Every time she’d held a child against her breast—be it in an orphanage or a stifling-hot village hut, she’d hoped to have one of her own someday. “Yes. Yes, I do.”
Arthur cleared his throat and reached for a water glass on his desk. “All this talk is making me thirsty.”
Lucy knew he was only giving himself more time to think, so she gave it to him, all the while fighting the urge to bounce her leg in agitation. Talking about marriage and having kids was raising all sorts of emotions inside her.
“When it comes down to it, Lucy, love is a choice. Sure, there’s that warm feeling you get from being around someone you fancy, but it takes more than that for two people to build a happy life t
ogether. You have to be willing to hang in there with the person you choose and do your best to support them and let them support you. Andy has already proven he could support one partner.”
“She didn’t want to travel the globe,” she said, thinking of Kim.
“Last I saw, there were still airplanes that could fly you somewhere in a day and vehicles to take you the rest of the way.” He pushed his water glass aside. “Maybe you won’t be in the field as long as you used to be. Here’s a humdinger for you. Did you stay in those countries for all that time because you needed to do your job, or did you stay because you had nowhere else to go between assignments?”

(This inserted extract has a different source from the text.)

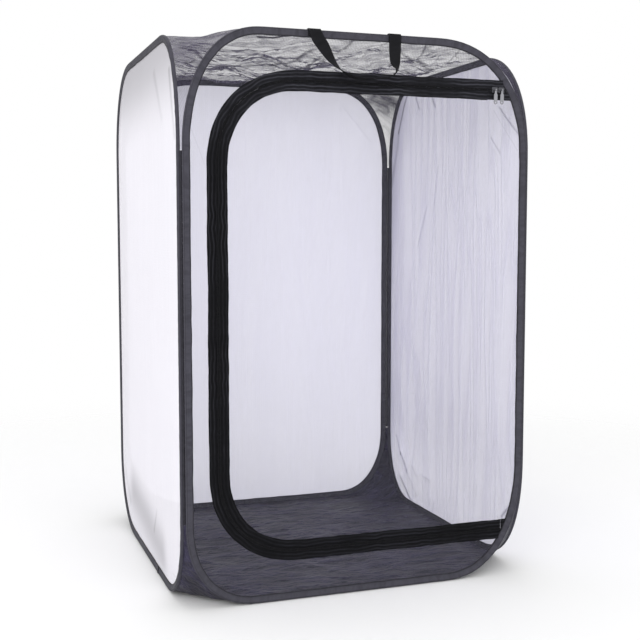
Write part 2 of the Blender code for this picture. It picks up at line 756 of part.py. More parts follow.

His humdinger, as he’d called it, smacked her right in the face. “Dammit, that hurts.”
“But it’s true, isn’t it?” he said, rolling up his sleeves. “Lucy, you’re one of the smartest, most interesting women I’ve ever known—and I’ve known a lot. Ever since you were a kid, asking questions about glasnost, I knew you were special. You weren’t like the rest of the kids around here. Not even Meredith has your global breadth as a journalist.”
She remembered discussing the Gulf War and the role of petroleum with Arthur at church picnics. He’d always been willing to listen to her and share his thoughts, making her feel…connected to something bigger, she supposed.
“I don’t think you ever knew how grateful that little girl was to you for talking with her.”
“I was entertained.” He waggled his brows. “Your global interests put you somewhat out of the pack around here, but one thing I always found interesting was how Andy Hale stayed your best friend throughout school. For someone you think is so conservative, he sure picked a pretty unconservative friend.”
She’d always found that pretty incredible too. “I still don’t completely understand why.”
“Because you’re a knucklehead.” Arthur’s mouth twisted. “Harriet used to say she didn’t need to accompany me on my trips to communist Russia, for example, because she rather liked hearing about it through my eyes. Perhaps you’re Andy’s eyes to the bigger world out there.”